WalkUPs

The WalkUP Wake Up Call: Dallas/Fort Worth

January 2019
Starting in the mid- 1990s in places like Uptown Dallas and Sundance Square in Downtown Ft. Worth, the market began to move back toward demanding walkable urban development once again. This report presents evidence of the surprising re-emergence of walkable urban places in metropolitan Dallas-Ft. Worth. Walkable urban development represents not only a rapidly growing market share of new development in the metro area today but, if metro DFW follows the lead of comparable metros, such as metropolitan Atlanta and Washington, DC, it will become the dominant form of new real estate development in the early and mid-21st century.

The WalkUP Wake Up Call: New York

April 2016
In April we released our WalkUP Wake-Up Call: Metro New York, our walkability study of America’s largest metropolitan region. We partnered with the Regional Plan Association (RPA) on this study, and the RPA is planning to use many of the study’s findings as they present its Fourth Regional Plan later this year. This study – which follows reports for the DC, Atlanta, Boston and Detroit metro areas – was the first whereby CREUA not only evaluated the economic impact of walkable urban communities but also its social equity implications. The study was released in three separate venues throughout the New York area – Manhattan, Long Island and Northern New Jersey.

The WalkUP Wake Up Call: Washington, D.C.
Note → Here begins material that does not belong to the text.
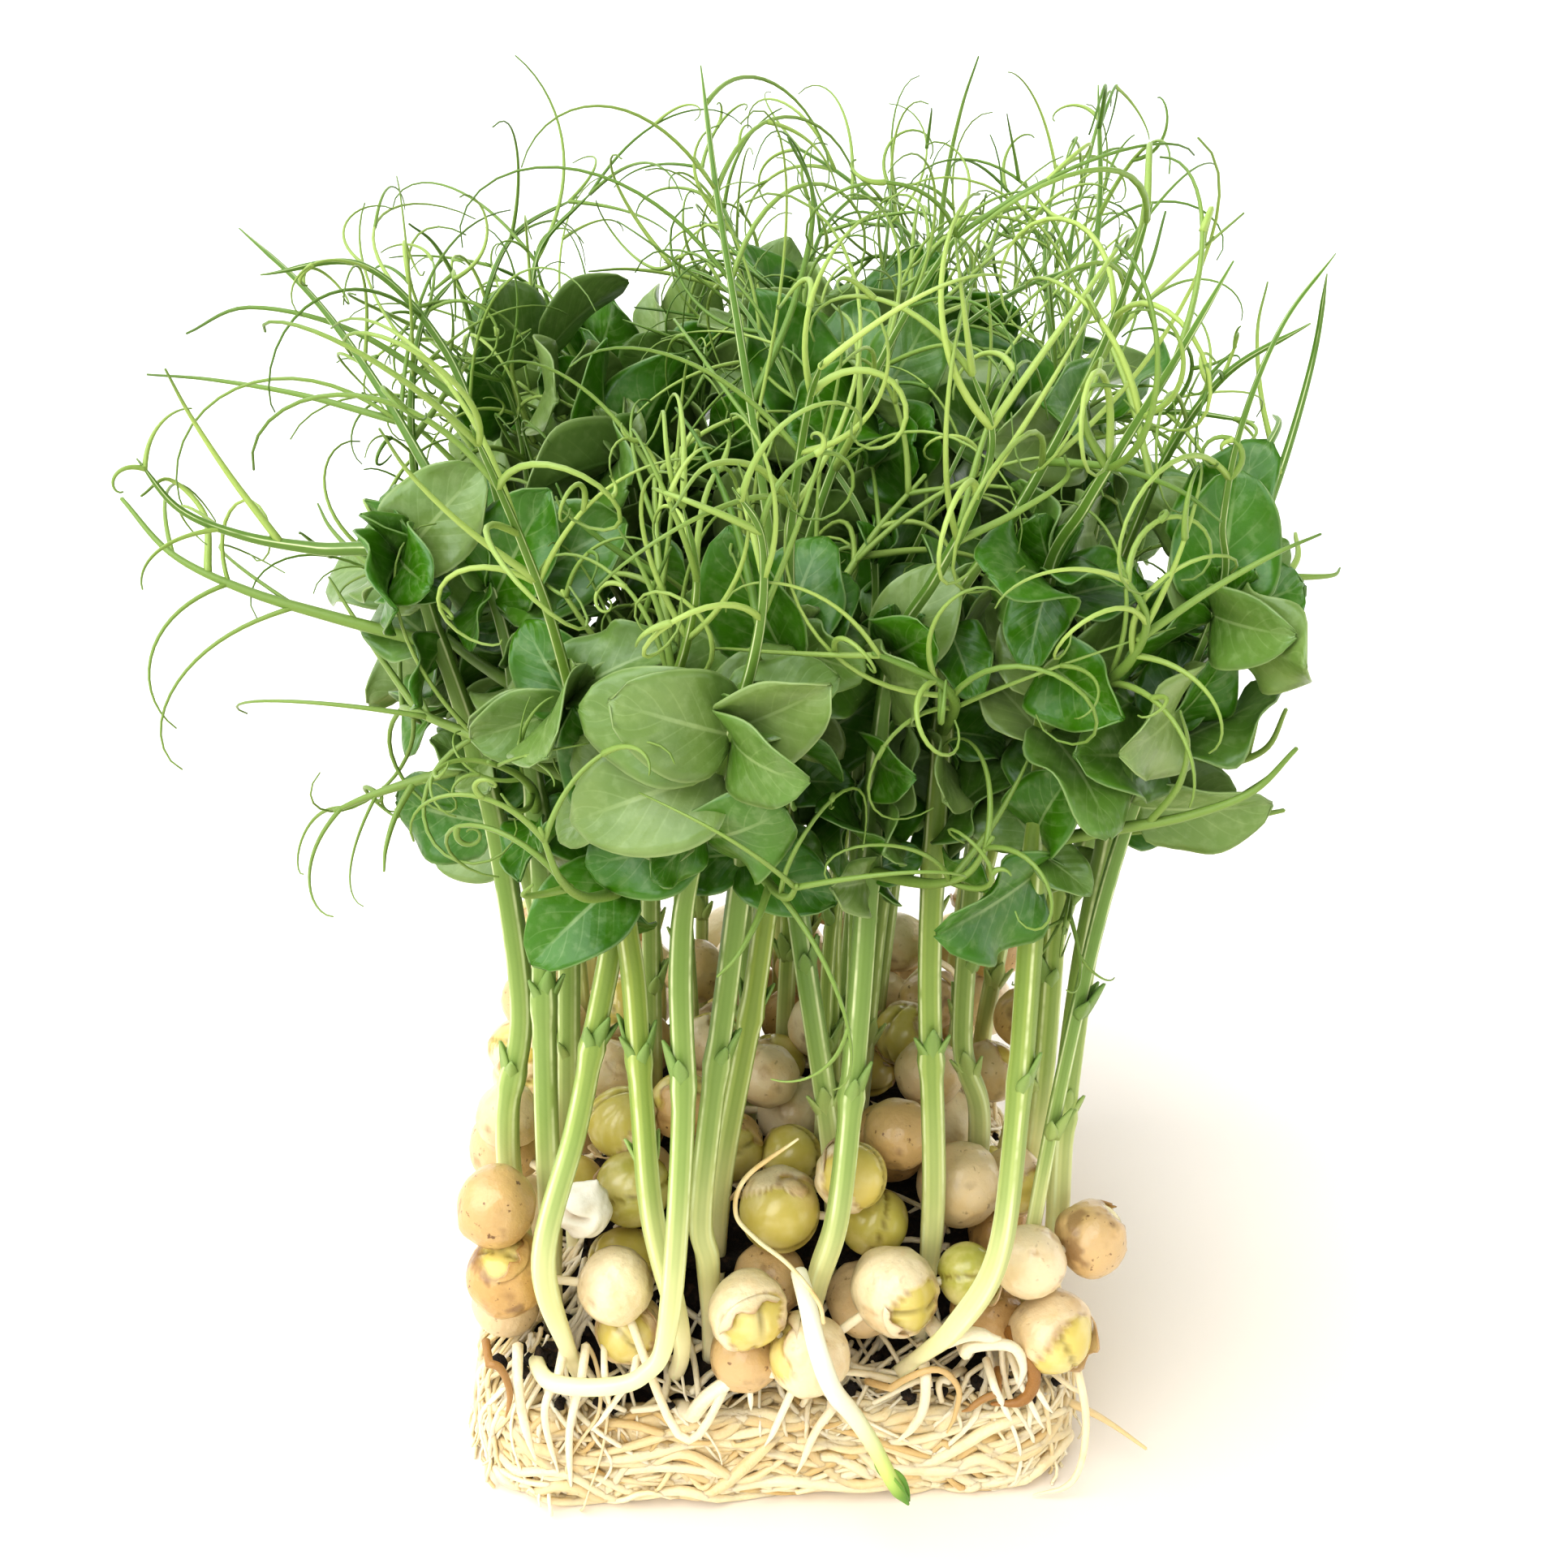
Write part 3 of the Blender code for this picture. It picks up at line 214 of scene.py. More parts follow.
# How each of them looks: the width of the tear in its coat in degrees, the way the tear faces
# (azimuth and rise), how tan the coat is and how green the halves are, from 0 to 1
FRONT_LOOKS = (
    (62, -95, 25, 0.35, 0.1), (0, -90, 0, 0.75, 0.0), (52, 172, 18, 0.1, 0.1),
    (34, -110, 70, 1.0, 0.0), (0, -90, 0, 0.05, 0.0), (56, -75, 0, 0.1, 0.15),
    (44, -62, 8, 0.05, 0.1), (118, -150, 20, 0.0, 0.8), (0, -90, 0, 0.15, 0.0),
    (66, -70, -5, 0.25, 0.0), (30, 20, 40, 0.75, 0.2), (0, -90, 0, 0.35, 0.0),
    (128, -85, 25, 0.3, 0.6), (112, -95, -32, 0.1, 0.15), (150, -90, 10, 0.7, 0.45),
    (0, -90, 0, 0.4, 0.0), (40, -60, 20, 0.4, 0.1), (80, -90, 20, 0.8, 0.3),
    (0, -90, 0, 0.9, 0.0),
)

# Front shoots: points along the stem, in mm, then its joints. A joint is its height in mm, the
# way its stalk points in degrees from +X, the length of its blades in mm, the distance to the
# tip of its stalk in mm, and that tip's rise in degrees. A blade of 0 is a scale leaf. The
# stem's first height is replaced by its depth in the medium.
FRONT_SHOOTS = (
    (((-27.6, -21, 0), (-31, -23.4, 31), (-31.5, -24, 45), (-29.5, -24, 59), (-31, -24, 78),
      (-33, -24, 89), (-36, -25, 101), (-39, -26, 110)),
     ((50, 200, 0, 0, 0), (88, 180, 8, 15, -18), (101, 171, 12, 38, 32), (110, 189, 10, 27, 21))),
    (((-26.6, -25, 0), (-27, -26.4, 40), (-26.9, -27.6, 60), (-26.7, -27, 78), (-28, -26, 92),
      (-31, -25, 107)),
     ((62, -70, 0, 0, 0), (84, -100, 10, 22, 40), (97, 140, 12, 36, 50), (107, 129, 11, 44, 54))),
    (((-23, -30.3, 0), (-24.9, -36.5, 23), (-27, -38, 36.6), (-23.6, -32.5, 49), (-21.6, -32, 60),
      (-19, -32, 77), (-20.5, -33, 89), (-23, -35, 100)),
     ((59, -60, 0, 0, 0), (75, -75, 8, 18, 30), (89, -170, 10, 32, 55), (100, -110, 12, 34, 62))),
    (((-27.2, -28.8, 0), (-28.4, -34.4, 19), (-26.6, -39.2, 20.4), (-21, -41.8, 22),
      (-16.4, -42, 23.8), (-13.8, -41.4, 30), (-12.4, -39.3, 55), (-12.8, -38.6, 73),
      (-12, -40, 84), (-8.6, -47, 102)),
     ((60, 200, 0, 0, 0), (90, 100, 9, 32, 60), (102, -92, 14, 32, 48))),
    (((-13.2, -30.4, 0), (-12.2, -36.9, 24), (-15.4, -36.4, 40), (-16.6, -35.6, 55),
      (-17.4, -35, 69), (-18.4, -36, 80), (-17.6, -38, 92)),
     ((60, 160, 0, 0, 0), (80, -120, 10, 26, 40), (92, -60, 12, 32, 60))),
    (((-8.6, -29.2, 0), (-9.3, -34.4, 32), (-10.2, -34.4, 41), (-7.6, -33.4, 71), (-6.6, -34, 82),
      (-5.4, -36, 94), (-3.4, -37, 106)),
     ((58, -20, 0, 0, 0), (84, -88, 11, 20, 20), (97, 60, 10, 32, 60), (106, -80, 13, 34, 60))),
    (((-7.6, -23, 0), (-7.6, -25, 36), (-4.9, -27, 60), (-3.6, -27.4, 74), (-2.4, -28, 88),
      (-3, -28, 102)),
     ((60, 80, 0, 0, 0), (88, -150, 10, 28, 50), (102, 116, 11, 57, 70))),
    (((2.6, -29.4, 0), (2.9, -34.4, 29), (4.6, -36, 41), (5.7, -33.6, 63), (5.8, -34.6, 91),
      (6.4, -36.6, 105)),
     ((54, -30, 0, 0, 0), (81, -60, 9, 22, 30), (94, 170, 10, 32, 60), (105, -70, 13, 34, 62))),
    (((16.2, -28.2, 0), (16.2, -29.8, 36), (13.4, -30.3, 68), (12.4, -32, 95), (12, -33, 107)),
     ((56, -90, 0, 0, 0), (80, 20, 9, 26, 40), (95, -84, 11, 30, 50), (107, -40, 12, 40, 68))),
    (((12.6, -30.4, 0), (14.6, -37.5, 21), (17.4, -41.8, 29.4), (21.4, -40.4, 37.4),
      (22.6, -37.4, 52), (21.6, -38, 80), (20.8, -38, 98), (19.6, -38.6, 113)),
     ((57, -20, 0, 0, 0), (86, -20, 10, 26, 30), (98, -100, 13, 34, 48), (113, -80, 10, 32, 60))),
    (((28.2, -26.2, 0), (31.8, -25.6, 26), (31.4, -24.8, 44), (31, -27, 70), (33, -28, 93),
      (35.4, -29, 106), (37.4, -29, 113)),
     ((44, -90, 0, 0, 0), (82, -35, 9, 18, 20), (101, 23, 13, 24, 32), (113, 53, 11, 25, 18))),
    (((28.2, -14, 0), (31.2, -15, 33), (29.5, -18, 70), (28.6, -19, 85), (30.4, -19, 101)),
     ((72, -60, 9, 20, 50), (88, 30, 10, 30, 50), (101, -60, 12, 40, 65))),
    (((5.8, -23, 0), (5.6, -23, 36), (0.6, -22.4, 67), (-1.6, -22, 82), (-2.6, -21, 99)),
     ((80, 160, 10, 26, 50), (99, -50, 12, 46, 65))),
    (((24.2, -15.2, 0), (24, -15.4, 37), (21, -15, 49), (21, -14, 78), (23, -13, 98)),
     ((82, -80, 10, 26, 50), (98, 43, 12, 54, 78))),
    (((-25, -13, 0), (-25.2, -14, 37), (-24.7, -14, 70), (-25.6, -14, 83), (-29, -14, 103)),
     ((84, 130, 10, 30, 40), (103, 172, 12, 47, 51))),
    (((28.4, -3, 0), (31.6, -6, 35), (33, -8, 60), (36.6, -10, 78), (46, -13, 101)),
     ((82, -60, 9, 22, 30), (101, 52, 11, 38, 64))),
)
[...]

For this 2016 update, we have refined and expanded the WalkUPs
identified from the 2012 GWU WalkUP Wake-Up Call: DC report to
increase the accuracy and rigor of our analysis. Walkable urban land
is tremendously scarce in the DC metro area, but it has high pent-up
demand. WalkUPs and walkable neighborhoods combined are only 1.8
percent of the region’s area, but they face tremendous development
pressure for all real estate product types except industrial. This scarcity
has profound economic and social consequences.

The WalkUP Wake Up Call: Michigan Metros

This research focuses on seven metropolitan areas in Michigan: Detroit/Ann Arbor, Grand Rapids/Muskegon/Holland, Lansing, Jackson, Kalamazoo/Battle Creek, Saginaw/Bay City/Midland and Flint.

The WalkUP Wake Up Call: Boston

Metropolitan Boston is leading the country toward a walkable urban future.

March 2015

For decades, real estate practitioners, observers and scholars studying land use have looked through an urban-versus-suburban lens. It is not unlike the classic social science joke about the tipsy guest who drops his keys at the front door as he leaves a party. While searching under a streetlight at the curb, he is asked, “Why aren’t you looking where you lost the keys?” He replies, “This is where the light is.”

This new research defines—in an entirely new way—the form and function of all land use in Metropolitan Boston’s 3,119 square miles. This study then ranks performance for all land in the region based on two criteria: economics and social equity. The economic performance metric measures both the real estate valuations, as a proxy for GDP (a GDP measure does not exist below the metropolitan level) and the tax assessment that drives most local government tax revenues. The social equity performance metric measures access to economic opportunity and affordability in terms of both housing and transportation costs.

The WalkUP Wake Up Call: Washington, D.C.

The Nation’s Capital As a National Model for Walkable Urban Places

September 2012

The next real estate cycle will be defined by the rise of Walkable Urban Places (WalkUPs) and the fall of sprawl development. Metropolitan Washington, D.C., leads the nation in this trend. In this report, Christopher Leinberger defines D.C. metro’s WalkUPs, ranks their economic performance and social equity, and discusses findings and implications for developers and society as a whole.

The WalkUP Wake Up Call: Atlanta

The Poster Child of Sprawl Builds a Walkable Urban Future

October 2012

Urban development in the second half of the 20th century gave rise to the sprawling geographies, connected by vast highway systems, that now characterize most U.S. metropolitan areas. Few metro areas are more sprawling than Atlanta, but things are changing quickly. Leinberger and Austin’s research has found a surprising and overwhelming recent reemergence of walkable urban development in metro Atlanta; in fact, it now accounts for the majority of the metro area’s development. In this report, the authors identify and rank Atlanta’s established and up-and-coming WalkUPs on their economic performance and social equity. Their insights will help developers, real estate professionals, and urban planners determine the most productive places to invest capital and the initiatives most likely to stimulate walkable urban development.